*WHAT IS NEEDED*
Write out all the data again, exactly as it stands.

*DATASET SECTION*
- - - - -

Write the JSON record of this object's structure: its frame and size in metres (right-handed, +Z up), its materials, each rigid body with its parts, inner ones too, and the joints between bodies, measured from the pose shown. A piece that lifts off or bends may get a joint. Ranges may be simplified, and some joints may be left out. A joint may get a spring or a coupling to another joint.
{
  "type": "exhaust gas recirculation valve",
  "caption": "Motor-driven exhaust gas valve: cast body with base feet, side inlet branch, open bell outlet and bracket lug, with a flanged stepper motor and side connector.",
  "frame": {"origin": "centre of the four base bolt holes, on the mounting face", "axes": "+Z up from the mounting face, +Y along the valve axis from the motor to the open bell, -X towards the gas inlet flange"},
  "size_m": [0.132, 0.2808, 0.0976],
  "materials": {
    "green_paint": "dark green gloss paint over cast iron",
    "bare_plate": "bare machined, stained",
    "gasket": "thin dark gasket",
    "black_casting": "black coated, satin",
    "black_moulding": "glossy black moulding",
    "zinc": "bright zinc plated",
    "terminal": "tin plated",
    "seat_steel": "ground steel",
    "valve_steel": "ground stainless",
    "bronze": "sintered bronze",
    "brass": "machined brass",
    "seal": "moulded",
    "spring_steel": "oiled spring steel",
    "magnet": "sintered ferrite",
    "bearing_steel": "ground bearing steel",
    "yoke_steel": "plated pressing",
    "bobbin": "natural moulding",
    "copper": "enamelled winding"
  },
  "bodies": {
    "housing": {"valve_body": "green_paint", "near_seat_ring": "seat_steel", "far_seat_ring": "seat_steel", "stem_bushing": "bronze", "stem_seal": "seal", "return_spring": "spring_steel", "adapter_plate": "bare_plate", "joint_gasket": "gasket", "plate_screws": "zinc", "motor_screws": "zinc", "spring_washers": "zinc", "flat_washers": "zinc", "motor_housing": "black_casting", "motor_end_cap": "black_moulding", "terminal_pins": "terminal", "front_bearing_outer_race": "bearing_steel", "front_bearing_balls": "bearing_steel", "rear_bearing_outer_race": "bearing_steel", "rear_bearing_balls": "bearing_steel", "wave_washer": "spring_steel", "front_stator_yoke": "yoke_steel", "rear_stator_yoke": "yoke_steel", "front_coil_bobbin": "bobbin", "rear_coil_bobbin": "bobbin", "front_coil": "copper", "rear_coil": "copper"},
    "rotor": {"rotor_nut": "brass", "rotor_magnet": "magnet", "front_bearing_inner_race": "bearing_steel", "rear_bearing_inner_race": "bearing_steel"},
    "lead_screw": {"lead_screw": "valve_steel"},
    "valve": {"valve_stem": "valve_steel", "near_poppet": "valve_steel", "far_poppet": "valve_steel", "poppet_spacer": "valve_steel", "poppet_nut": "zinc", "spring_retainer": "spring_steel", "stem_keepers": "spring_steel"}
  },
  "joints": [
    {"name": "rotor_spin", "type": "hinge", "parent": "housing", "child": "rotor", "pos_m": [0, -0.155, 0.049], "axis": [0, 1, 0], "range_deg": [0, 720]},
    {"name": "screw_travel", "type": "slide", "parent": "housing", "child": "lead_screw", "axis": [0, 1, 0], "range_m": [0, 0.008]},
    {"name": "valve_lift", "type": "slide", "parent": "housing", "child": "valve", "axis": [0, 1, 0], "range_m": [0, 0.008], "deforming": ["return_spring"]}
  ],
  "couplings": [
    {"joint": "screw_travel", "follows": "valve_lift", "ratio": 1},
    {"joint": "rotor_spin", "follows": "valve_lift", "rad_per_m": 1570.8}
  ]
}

- - - - -

*SOLUTION*
Write the JSON record of this object's structure: its frame and size in metres (right-handed, +Z up), its materials, each rigid body with its parts, inner ones too, and the joints between bodies, measured from the pose shown. A piece that lifts off or bends may get a joint. Ranges may be simplified, and some joints may be left out. A joint may get a spring or a coupling to another joint.
{
  "type": "exhaust gas recirculation valve",
  "caption": "Motor-driven exhaust gas valve: cast body with base feet, side inlet branch, open bell outlet and bracket lug, with a flanged stepper motor and side connector.",
  "frame": {"origin": "centre of the four base bolt holes, on the mounting face", "axes": "+Z up from the mounting face, +Y along the valve axis from the motor to the open bell, -X towards the gas inlet flange"},
  "size_m": [0.132, 0.2808, 0.0976],
  "materials": {
    "green_paint": "dark green gloss paint over cast iron",
    "bare_plate": "bare machined, stained",
    "gasket": "thin dark gasket",
    "black_casting": "black coated, satin",
    "black_moulding": "glossy black moulding",
    "zinc": "bright zinc plated",
    "terminal": "tin plated",
    "seat_steel": "ground steel",
    "valve_steel": "ground stainless",
    "bronze": "sintered bronze",
    "brass": "machined brass",
    "seal": "moulded",
    "spring_steel": "oiled spring steel",
    "magnet": "sintered ferrite",
    "bearing_steel": "ground bearing steel",
    "yoke_steel": "plated pressing",
    "bobbin": "natural moulding",
    "copper": "enamelled winding"
  },
  "bodies": {
    "housing": {"valve_body": "green_paint", "near_seat_ring": "seat_steel", "far_seat_ring": "seat_steel", "stem_bushing": "bronze", "stem_seal": "seal", "return_spring": "spring_steel", "adapter_plate": "bare_plate", "joint_gasket": "gasket", "plate_screws": "zinc", "motor_screws": "zinc", "spring_washers": "zinc", "flat_washers": "zinc", "motor_housing": "black_casting", "motor_end_cap": "black_moulding", "terminal_pins": "terminal", "front_bearing_outer_race": "bearing_steel", "front_bearing_balls": "bearing_steel", "rear_bearing_outer_race": "bearing_steel", "rear_bearing_balls": "bearing_steel", "wave_washer": "spring_steel", "front_stator_yoke": "yoke_steel", "rear_stator_yoke": "yoke_steel", "front_coil_bobbin": "bobbin", "rear_coil_bobbin": "bobbin", "front_coil": "copper", "rear_coil": "copper"},
    "rotor": {"rotor_nut": "brass", "rotor_magnet": "magnet", "front_bearing_inner_race": "bearing_steel", "rear_bearing_inner_race": "bearing_steel"},
    "lead_screw": {"lead_screw": "valve_steel"},
    "valve": {"valve_stem": "valve_steel", "near_poppet": "valve_steel", "far_poppet": "valve_steel", "poppet_spacer": "valve_steel", "poppet_nut": "zinc", "spring_retainer": "spring_steel", "stem_keepers": "spring_steel"}
  },
  "joints": [
    {"name": "rotor_spin", "type": "hinge", "parent": "housing", "child": "rotor", "pos_m": [0, -0.155, 0.049], "axis": [0, 1, 0], "range_deg": [0, 720]},
    {"name": "screw_travel", "type": "slide", "parent": "housing", "child": "lead_screw", "axis": [0, 1, 0], "range_m": [0, 0.008]},
    {"name": "valve_lift", "type": "slide", "parent": "housing", "child": "valve", "axis": [0, 1, 0], "range_m": [0, 0.008], "deforming": ["return_spring"]}
  ],
  "couplings": [
    {"joint": "screw_travel", "follows": "valve_lift", "ratio": 1},
    {"joint": "rotor_spin", "follows": "valve_lift", "rad_per_m": 1570.8}
  ]
}